The Basel-based BIS, considered the central bank for central bank, warned in its annual report that the recovery after the 2007-2008 global financial crisis had been “highly unbalanced”, with emerging economies especially facing mounting pressure.
Borio pointed out that central banks around the world had for years been administering “powerful medicine” to counter the effects of the crisis, with “unusually and persistently low interest rates.”
This, he said, had helped boost economic activity, “but some side effects were inevitable.”
– ‘Withdrawal symptoms’ –
He pointed for instance to the crises that have recently erupted in Argentina and Turkey, describing them as “withdrawal symptoms” as the central banks start cutting back the dosage.
After years of ultra-accommodating monetary policy, the US Federal Reserve has begun hiking interest rates, while the European Central Bank (ECB) recently announced it would end its stimulus programme at the end of this year.
But amidst this normalisation process, BIS noted a stark divergence between growth in the US market and the situation in emerging economies especially.
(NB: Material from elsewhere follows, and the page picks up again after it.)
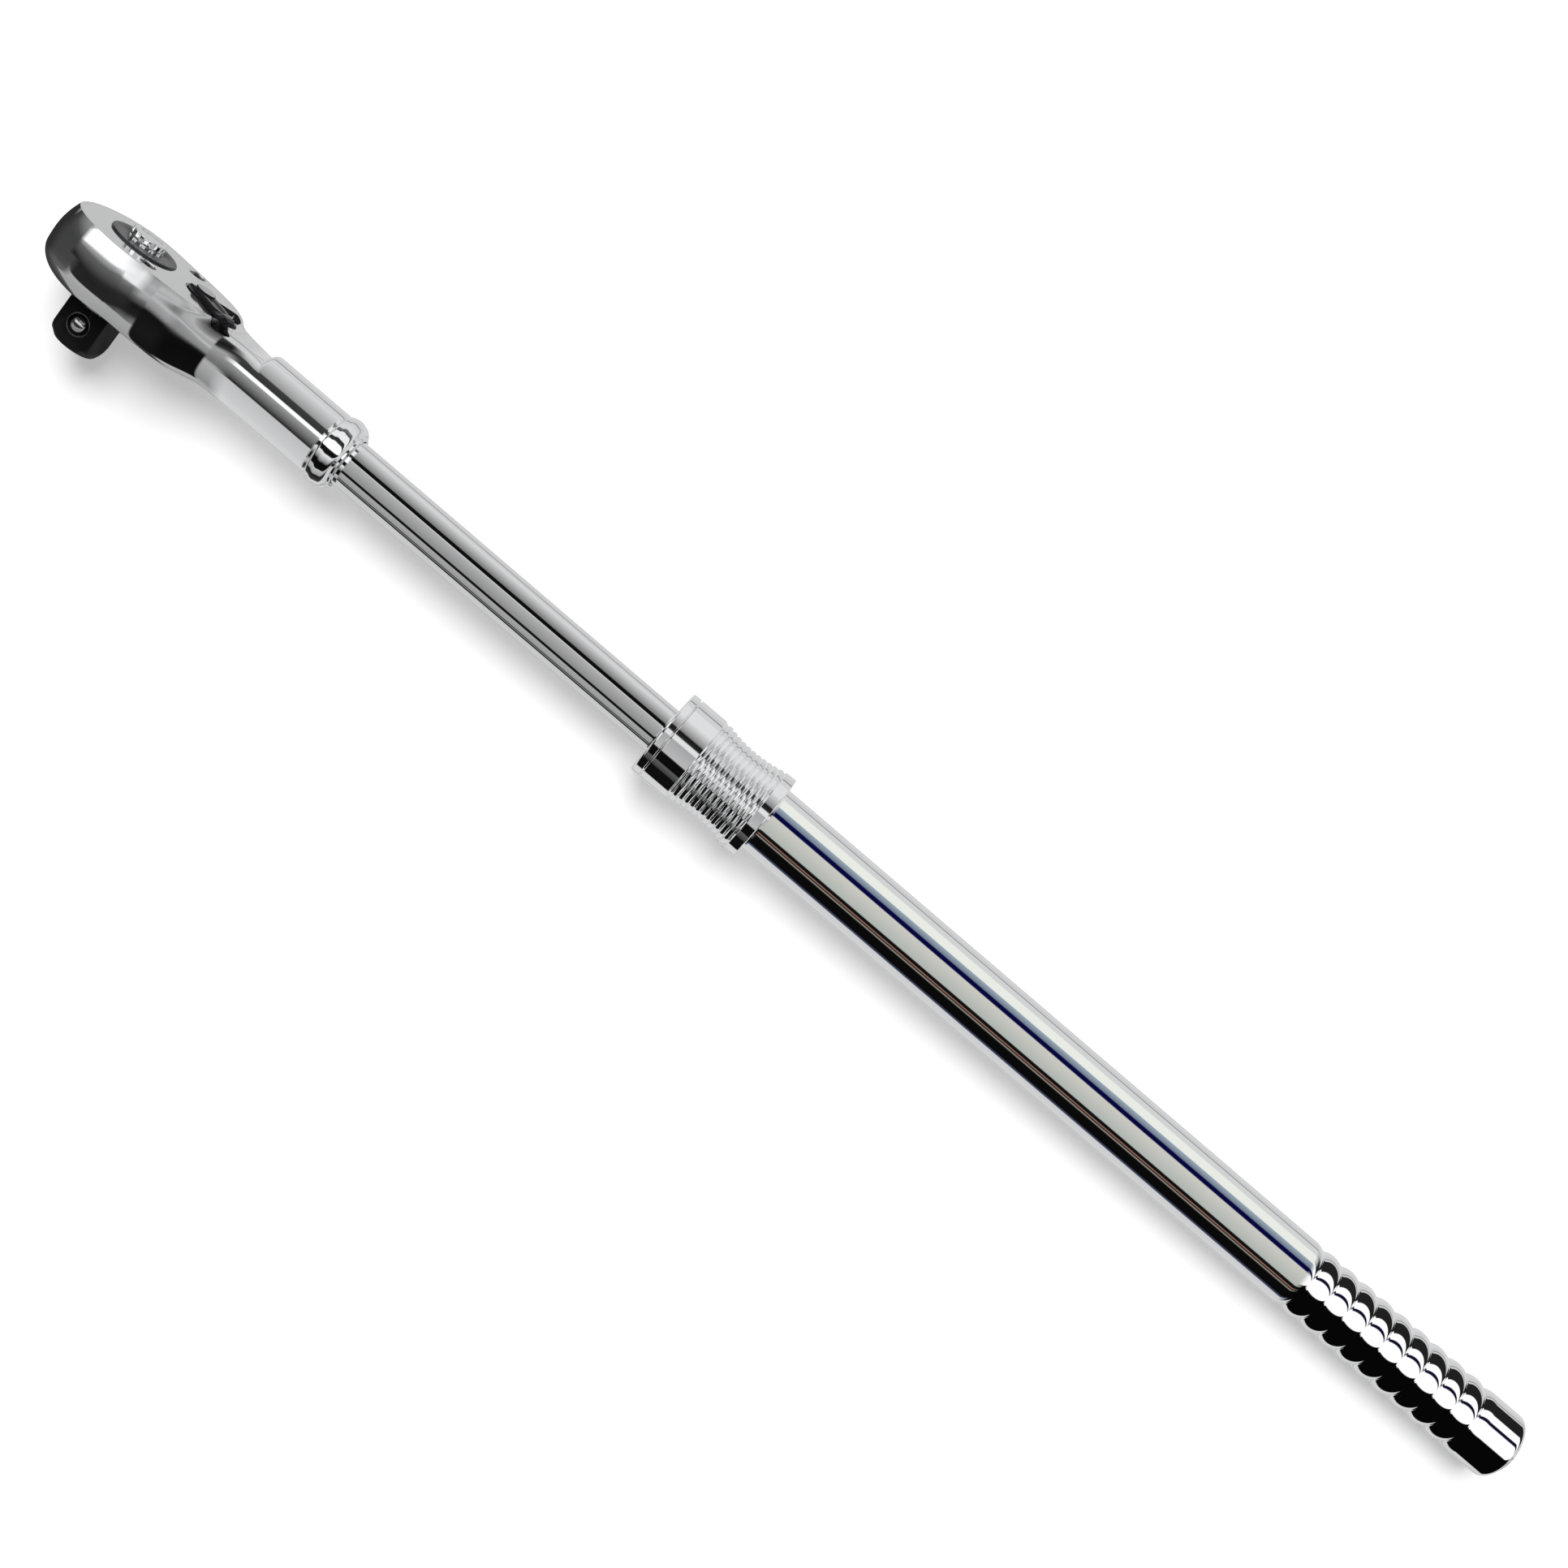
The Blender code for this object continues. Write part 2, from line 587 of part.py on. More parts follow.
# ---------------------------------------------------------------- inner shaft
def build_inner_shaft():
    profile = [
        (SHAFT_START, 0.0), (SHAFT_START, SHAFT_R - 1.0), (SHAFT_START + 1.0, SHAFT_R),
        (SHAFT_END - 1.0, SHAFT_R), (SHAFT_END, SHAFT_R - 1.0), (SHAFT_END, 8.4),
        (SHAFT_END + 9.0, 8.4), (SHAFT_END + 9.0, 0.0),
    ]
    shaft = add_part(turned(profile, 32), "inner_shaft", chrome, head_frame, (0, 0, AXIS_Z))
    keyway = box(
        FERRULE_END + 4.0, SHAFT_END - 6.0, SHAFT_R - KEYWAY_DEPTH, SHAFT_R + 3,
        AXIS_Z - KEYWAY_WIDTH / 2, AXIS_Z + KEYWAY_WIDTH / 2,
    )
    tool(keyway, "keyway", shaft)
    notch = [(7.6, 0.0), (7.6, 1.6), (9.8, 2.9), (9.8, 0.0)]
    for i in range(NOTCH_COUNT):
        x = LOCK_BALL_X + (i - NOTCHES_BEFORE_BALL) * NOTCH_PITCH
        tool(turned(notch, 14, "Y", (x, 0, AXIS_Z)), "length_notch_%02d" % i, shaft)
    drill(shaft, "cross_pin_seat", CROSS_PIN_X, 0, CROSS_PIN_R + GAP, 16, 18.0, AXIS_Z)
    tool(turned(rod_profile(SHAFT_END - 12, SHAFT_END + 12, 3.4), 16), "end_thread", shaft)


def build_shaft_pin():
    """Upright pin that holds the shaft in the ferrule."""
    top = AXIS_Z - 0.4
    profile = [
        (23.4, 0.0), (23.4, CROSS_PIN_R - 0.4), (23.8, CROSS_PIN_R), (top - 0.4, CROSS_PIN_R),
        (top, CROSS_PIN_R - 0.4), (top, 0.0),
    ]
    add_part(
        turned_z(profile, 16, CROSS_PIN_X), "shaft_pin", spring_steel, head_frame,
        (CROSS_PIN_X, 0, 30.0),
    )


def build_rear_guide():
    """Ring on the shaft's rear end that runs in the tube's bore."""
    profile = [
        (SHAFT_END + 0.4, 8.7), (SHAFT_END + 0.4, 12.4), (SHAFT_END + 0.8, 12.8),
        (SHAFT_END + 8.6, 12.8), (SHAFT_END + 9.0, 12.4), (SHAFT_END + 9.0, 8.7),
    ]
    add_part(
        turned(profile, 24, closed=True), "rear_guide", bronze, head_frame, (SHAFT_END, 0, AXIS_Z),
    )


def build_guide_screw():
    profile = [
        (SHAFT_END - 10.0, 0.0), (SHAFT_END - 10.0, 3.1), (SHAFT_END + 9.4, 3.1),
        (SHAFT_END + 9.4, 10.4), (SHAFT_END + 11.0, 10.4), (SHAFT_END + 12.2, 6.4),
        (SHAFT_END + 12.2, 0.0),
    ]
    add_part(
        turned(profile, 24), "guide_screw", spring_steel, head_frame, (SHAFT_END + 10, 0, AXIS_Z),
    )


# ---------------------------------------------------------------- handle tube
def build_handle_tube():
    """Tube with a beaded grip near its rear end."""
    bead_r = TUBE_R - 0.02
    profile = [
        (TUBE_START, TUBE_BORE_R), (TUBE_START, TUBE_R - 0.4), (TUBE_START + 0.4, TUBE_R),
        (GRIP_START - 6.0, TUBE_R), (GRIP_START - 2.6, TUBE_R - 0.35),
        (GRIP_START - 1.0, GROOVE_R),
    ]
    for i in range(BEAD_COUNT):
        bead = GRIP_START + BEAD_PITCH * i
        profile += [
            (bead + 1.0, GROOVE_R), (bead + 3.4, bead_r),
            (bead + BEAD_PITCH - 3.4, bead_r), (bead + BEAD_PITCH - 1.0, GROOVE_R),
        ]
    grip_end = GRIP_START + BEAD_PITCH * BEAD_COUNT
    profile += [
        (grip_end + 1.0, GROOVE_R), (grip_end + 2.6, TUBE_R - 0.35), (grip_end + 6.0, TUBE_R),
        (TUBE_END - 2.0, TUBE_R), (TUBE_END - 0.7, 15.3), (TUBE_END, 14.2),
        (TUBE_END, TUBE_BORE_R),
    ]
    add_part(
        turned(profile, 20, closed=True), "handle_tube", chrome, handle_slide,
        (TUBE_START, 0, AXIS_Z),
    )


def build_end_plug():
    profile = [
        (752.0, 0.0), (752.0, 12.3), (752.5, 12.8), (TUBE_END - 0.2, 12.8),
        (TUBE_END + 0.6, 11.9), (TUBE_END + 1.4, 9.0), (TUBE_END + 1.4, 0.0),
    ]
    add_part(turned(profile, 32), "end_plug", chrome, handle_slide, (758.0, 0, AXIS_Z))


def build_nose_bushing():
    """Stepped bush in the tube's front end that carries the lock ball."""
    bore_r = SHAFT_R + GAP
    profile = [
        (292.9, bore_r), (292.9, 13.8), (293.3, 14.2), (297.2, 14.2), (297.6, 14.6),
        (306.4, 14.6), (306.4, 13.6), (329.4, 13.6), (329.4, 12.8), (344.6, 12.8),
        (345.0, 12.4), (345.0, bore_r),
    ]
    bushing = add_part(
        turned(profile, 24, closed=True), "nose_bushing", bronze, handle_slide, (310.0, 0, AXIS_Z),
    )
    hole = rod_profile(6.0, 20.0, LOCK_BALL_R + GAP)
    tool(turned(hole, 16, "Y", (LOCK_BALL_X, 0, AXIS_Z)), "lock_ball_hole", bushing)


def build_nose_cap():
    profile = [
        (292.7, 14.5), (292.7, 19.4), (293.1, 20.2), (293.9, 20.8), (296.3, 20.8),
        (296.5, 20.6), (296.5, 14.5),
    ]
    add_part(
        turned(profile, 28, closed=True), "nose_cap", chrome, handle_slide, (294.5, 0, AXIS_Z),
    )


# ---------------------------------------------------------------- lock collar
def collar_outside():
    """Plain band, a ribbed waist and a rear flange."""
    profile = [
        (COLLAR_START, 20.4), (COLLAR_START + 0.4, 20.8), (311.0, 20.8), (311.3, 20.3),
        (311.9, 20.2),
    ]
    waist_middle = RIB_START + WAIST_HALF_LENGTH
    for i in range(RIB_COUNT):
        x = RIB_START + RIB_PITCH * i
        offset = (x + RIB_PITCH / 2 - waist_middle) / WAIST_HALF_LENGTH
        crest = WAIST_R + WAIST_RISE * offset * offset
        profile += [(x + 0.2, crest - 0.45), (x + 0.9, crest), (x + RIB_PITCH - 0.9, crest)]
    profile += [(343.3, 20.2), (343.6, 20.3), (343.9, 20.9), (348.5, 20.9), (COLLAR_END, 20.4)]
    return profile


def collar_inside():
    """From the rear: a bore over the tube, a spring shoulder and the lock ball's cone."""
    ball_reach = (LOCK_BALL_R + GAP) / math.cos(math.atan(LOCK_SLOPE))
    cone_r = LOCK_BALL_Y + ball_reach - LOCK_SLOPE * (COLLAR_START - LOCK_BALL_X)
    cone_end = 307.0
    return [
        (COLLAR_END, 16.6), (COLLAR_END - 0.4, COLLAR_BORE_R), (SPRING_SHOULDER_X, COLLAR_BORE_R),
        (SPRING_SHOULDER_X, 13.9), (cone_end, 13.9),
        (cone_end, cone_r - LOCK_SLOPE * (cone_end - COLLAR_START)), (COLLAR_START, cone_r),
    ]


def build_lock_collar():
    add_part(
        turned(collar_outside() + collar_inside(), 20, closed=True), "lock_collar", chrome,
        collar_slide, (COLLAR_START, 0, AXIS_Z),
    )


def build_collar_spring():
    end = TUBE_START - GAP
    wire = coil(
        turns=4.5, mean_r=15.0, wire_r=0.7, start=SPRING_SHOULDER_X + GAP, end=end,
        axis="X", centre=(0, 0, AXIS_Z), per_turn=14, sides=5,
    )
    add_part(wire, "collar_spring", spring_steel, handle_slide, (end, 0, AXIS_Z))


def build_lock_ball():
    centre = (LOCK_BALL_X, LOCK_BALL_Y, AXIS_Z)
    add_part(sphere(LOCK_BALL_R, centre, 12, 8), "lock_ball", ball_steel, lock_ball_slide, centre)


build_head_body()
build_cover_plate()
build_cover_screws()
build_thrust_washer()
build_drive_spindle()
build_release_button()
build_release_rod()
build_button_spring()
build_socket_ball()
build_pawl()
build_pawl_pin()
build_reverse_lever()
build_pawl_plunger()
build_pawl_spring()
build_lever_clip()
build_inner_shaft()
build_shaft_pin()
build_rear_guide()
build_guide_screw()
build_handle_tube()
build_end_plug()
build_nose_bushing()
build_nose_cap()
build_lock_collar()
build_collar_spring()
build_lock_ball()
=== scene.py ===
"""Looks for the telescopic reversible breaker bar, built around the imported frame.

Lengths are in millimetres in the frame's axes (+X along the handle, +Z up the drive's axis) and
are scaled to metres when a mesh is made.
"""

import json
import math

import bmesh
import bpy
import numpy as np
from mathutils import Matrix, Vector

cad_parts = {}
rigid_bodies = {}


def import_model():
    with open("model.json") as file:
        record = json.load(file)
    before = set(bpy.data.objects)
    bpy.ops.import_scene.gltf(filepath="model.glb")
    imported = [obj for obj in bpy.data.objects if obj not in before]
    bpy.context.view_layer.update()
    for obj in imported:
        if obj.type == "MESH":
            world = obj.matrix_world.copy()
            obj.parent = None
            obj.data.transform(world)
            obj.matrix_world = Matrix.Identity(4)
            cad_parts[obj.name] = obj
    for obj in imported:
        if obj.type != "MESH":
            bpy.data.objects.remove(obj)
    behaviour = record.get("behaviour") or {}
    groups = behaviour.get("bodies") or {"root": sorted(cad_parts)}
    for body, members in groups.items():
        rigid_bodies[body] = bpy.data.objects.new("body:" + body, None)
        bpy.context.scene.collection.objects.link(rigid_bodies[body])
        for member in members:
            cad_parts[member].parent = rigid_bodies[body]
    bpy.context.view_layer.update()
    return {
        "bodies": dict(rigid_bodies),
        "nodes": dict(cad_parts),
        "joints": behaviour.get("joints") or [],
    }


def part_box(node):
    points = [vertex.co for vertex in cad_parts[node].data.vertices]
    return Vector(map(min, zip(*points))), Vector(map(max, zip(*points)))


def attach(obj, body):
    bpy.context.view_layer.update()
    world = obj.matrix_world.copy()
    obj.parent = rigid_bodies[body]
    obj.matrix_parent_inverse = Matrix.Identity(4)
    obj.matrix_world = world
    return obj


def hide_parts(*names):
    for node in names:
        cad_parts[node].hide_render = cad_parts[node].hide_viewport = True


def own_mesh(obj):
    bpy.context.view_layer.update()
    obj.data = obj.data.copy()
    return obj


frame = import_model()
MM = 0.001
scene = bpy.context.scene


def node_box(name):
    lo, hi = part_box(name)
    return np.array(lo) / MM, np.array(hi) / MM


def joint(name):
    return next(j for j in frame["joints"] if j["name"] == name)


# ------------------------------------------------------------------ places and sizes, from the frame
tube_lo, tube_hi = node_box("handle_tube")
head_lo, head_hi = node_box("head_body")
shaft_lo, shaft_hi = node_box("inner_shaft")
collar_lo, collar_hi = node_box("lock_collar")
cap_lo, cap_hi = node_box("nose_cap")
spindle_lo, spindle_hi = node_box("drive_spindle")
button_lo, button_hi = node_box("release_button")
plug_lo, plug_hi = node_box("end_plug")
ball_lo, ball_hi = node_box("socket_ball")
lever_lo, lever_hi = node_box("reverse_lever")

AX = (tube_lo[2] + tube_hi[2]) / 2           # height of the handle's axis
R_TUBE = (tube_hi[2] - tube_lo[2]) / 2
TUBE_0, TUBE_1 = tube_lo[0], tube_hi[0]
TOP = head_hi[2] if head_hi[2] < 53.0 else node_box("cover_plate")[1][2]
TOP = node_box("cover_plate")[1][2]          # cover face
BOTTOM = 23.0 + (spindle_lo[2])              # underside of the head
DISC_TOP = spindle_hi[2]
R_BUTTON = (button_hi[0] - button_lo[0]) / 2
BUTTON_TOP = button_hi[2]
PIVOT = np.array(joint("lever_swing")["pos_m"]) / MM
BALL = (ball_lo + ball_hi) / 2
BALL_R = (ball_hi[2] - ball_lo[2]) / 2
R_HEAD = min(-head_lo[0], head_hi[1]) - 0.005   # front radius of the head's barrel
R_COLLAR = (collar_hi[2] - collar_lo[2]) / 2


def screw_centre(name):
    lo, hi = node_box(name)
    return (lo + hi) / 2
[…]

On average, Borio said, global financial markets were doing well.
But, he warned, “the average was not particularly meaningful. It was a bit like that proverbial person whose temperature, on average, was fine, except that their head was on fire and their feet freezing.”
Asset prices in emerging economies have been hit by a stronger dollar, as well as growing global trade tensions, BIS said.
Signs of a slowdown in the Chinese economy, which has become increasingly critical for commodity producers, were also hitting emerging economies hard, it said.
At the same time, risky lending similar to what landed the world in the global financial crisis a decade ago is on the rise.
Borio pointed out that US-dollar-lending to non-banks in emerging economies “has actually more than doubled since the Great Financial Crisis to some $3.7 trillion.”
And he pointed out that this number does not even include borrowing through so-called foreign exchange swaps, “which could easily be of a similar order of magnitude.”
Borio also voiced concern about the situation in the United States, pointing to the “red-hot” leveraged loan market, with banks “off-loading their loans onto an eager investor base.”
Some of the loans, he said, were off-loaded via collateralised loan obligations (CLOs), which are “close cousins” of the infamous instruments known as collateralized debt obligations, or CDOs, and securities backed by residential mortgages, which sparked the 2008 crisis.
But Borio stressed the future was hard to foresee.
“Will the patient continue to mend, as looked likely until the first quarter of this year, or will there be a relapse?” he asked.
“What one can say is that the patient’s full recovery will not be smooth… Policymakers and market participants should brace themselves for a lengthy and eventful convalescence.”